Investor Immigration Overview – Part 1: What Went Wrong?
By Pace Law | April 29, 2016
This is the first in a three part blog series on the federal and Quebec investor immigration programs. This post looks at the history of the programs and the criticism they are receiving. We will cover some possible fixes for the investor immigration system in the upcoming posts.
Several national and international media outlets have recently published negative stories about high-net-worth individuals who have migrated to Canada under the federal and Quebec investor immigration programs.
While the federal immigrant investor program was closed a couple of years ago, the Quebec program still accepts about 1800 persons per year, to the dismay of some pundits. Two themes bother them the most: the rising cost of housing in Canada and rich foreigners not paying their fair share of taxes.

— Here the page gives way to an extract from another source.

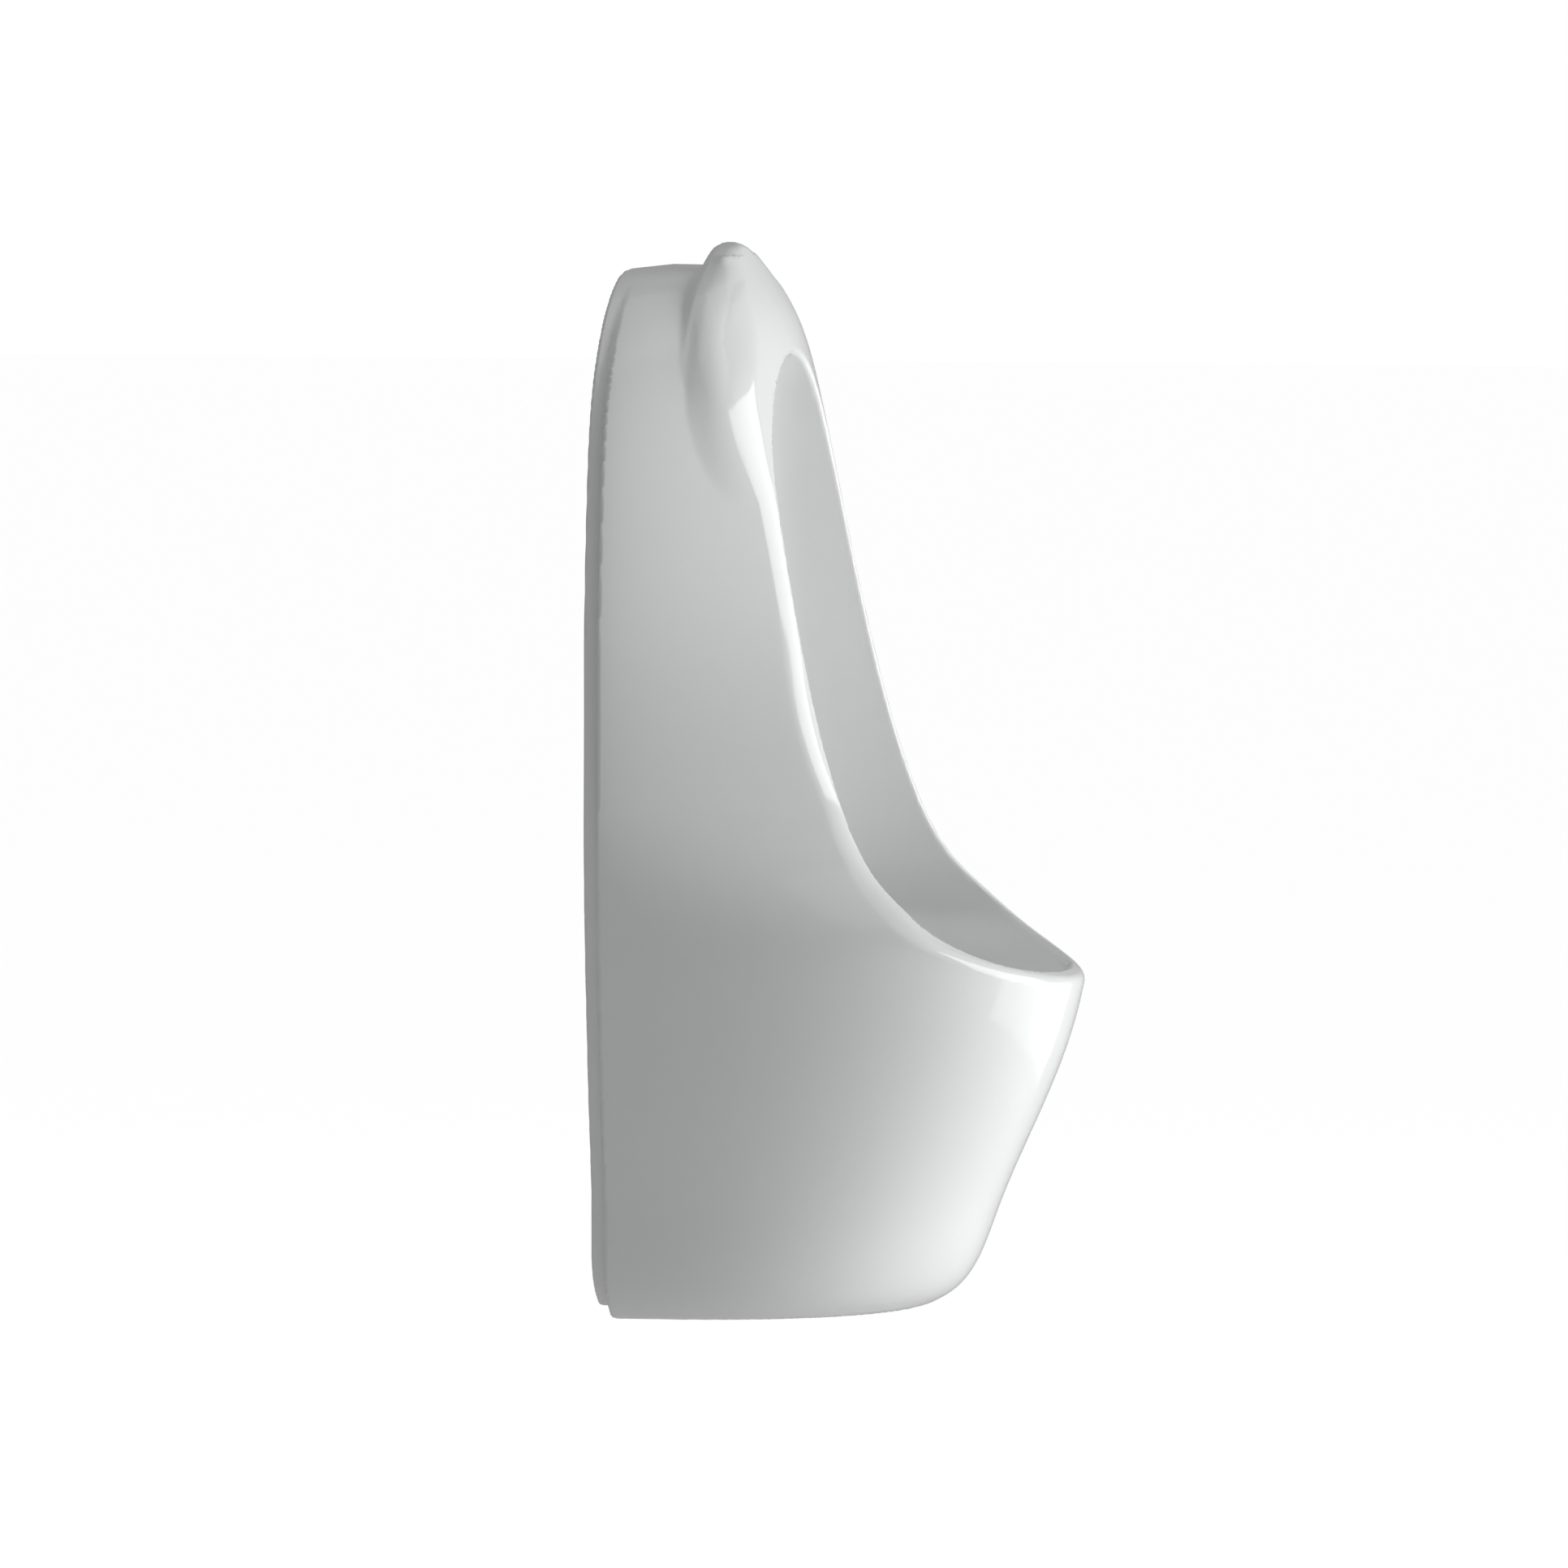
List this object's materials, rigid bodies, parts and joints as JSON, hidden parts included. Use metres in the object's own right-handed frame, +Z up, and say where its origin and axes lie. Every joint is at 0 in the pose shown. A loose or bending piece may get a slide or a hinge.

Lately it has become the norm to equate investor immigration with the high cost of housing in major Canadian cities. Here is a typical example:
Politicians decided to “reboot a troubled regional economy through an infusion of activity from the growth region of the Asia Pacific,” UBC geographer David Ley says in a peer-reviewed paper published in The International Journal of Housing Policy.
Largely as a result of governments’ efforts to attract wealthy immigrants and investment from East Asia, “house prices have risen rapidly and the detached housing market is now unaffordable to most Vancouver residents,” writes Ley.
Given that federal and provincial governments have shown a “minimal response” to Metro residents’ housing difficulties, Ley concludes most politicians have accepted that astronomical prices and mortgage debt are just the “collateral damage” from expanding the B.C. economy.
As far as taxes go, the general complaint is that recent high-net-worth individuals are not paying their fair share of income tax on their worldwide earnings. In effect, they are enjoying the benefits of Canadian healthcare and education systems without supporting the systems through their taxes:
Refugees who have come to Canada over the past 30 years have paid more income tax in this country than immigrant investors admitted under the now defunct immigrant investor program, critics say…
They may have been millionaires, but they were earning very little money here in Canada. Immigrant investors declared about $18,000 to $25,000 of income annually, he said.
“Why? Either because they were living off existing wealth, or they weren’t declaring their [global] incomes,” Young said.
The “no tax” argument, however, ignores the sales and property taxes that investors are paying whenever they buy anything, including a house, condo, and vehicle.
End The Quebec Program?
The major thrust of the articles appears to be that Canada should do away with the Quebec program, but do not acknowledge that Quebec has the right to offer it.
As a practical matter, Quebec has long been in control of its own immigration policy and it has been successful at it. The Quebec investor immigration program brings in about $1.6 billion dollars per year of new investment to the province. As the Quebec government gets to hold the money for five years, about $8 billion is in play which is used to provide loans to small and medium-size businesses in Quebec.
It’s a good deal, as investors’ money is loaned to Quebec interest-free. If Quebec were to cancel the program, this huge source of funds would disappear and the province would spend the next five years paying back all of the investors in the program. That money would have to come from somewhere. Who first?
Commentary has also focused on the fact that persons accepted under the Quebec program are not staying there but are moving to Toronto and Vancouver and further fueling the rapid rise in high-end housing costs in those cities. For the most part, it is true that Quebec gets the initial investment money and the rest of Canada gets the people. However, mobility rights in the Canadian Charter make it illegal to bar someone from moving to another province. Would the commentators like to see Quebec turned into a virtual prison for immigrants? One would hope not. Besides, it is doubtful that investor immigrants to Quebec would choose to move to British Columbia and live in one bedroom apartment.
What Happened To The Federal Program?
The federal government had their own parallel program which resulted in foreign investors making interest-free loans to Canada. In turn, the money was passed on to provinces at very low interest rates. That source of funds dried up when the program was cancelled in 2014. At the same time, the federal government also closed down the Entrepreneur Program for the simple reason that the entrepreneurs who were approved under this program rarely, if ever, followed through on their business plans.
Why does Quebec continue to succeed where the federal government failed? One big reason was the inability of the federal Department of Citizenship and Immigration to properly assess applicants. With the vast majority of applicants coming from China, it was difficult to assess with any degree of certainty the true net worth – and to a lesser extent the business acumen – of the applicants. This led to the second problem: the backlog of applications piled up into the tens of thousands, making it literally impossible that all of the applicants would ever be vetted.
When the federal program first started, there was an expectation that if Canada let in a number of applicants then some would contribute to the growth of the economy beyond investing in property. As the demise of the Entrepreneur Program shows, this was often not the case. In the end, the federal government lost sight of the objectives of their investor programs and instead of amending them simply cancelled them.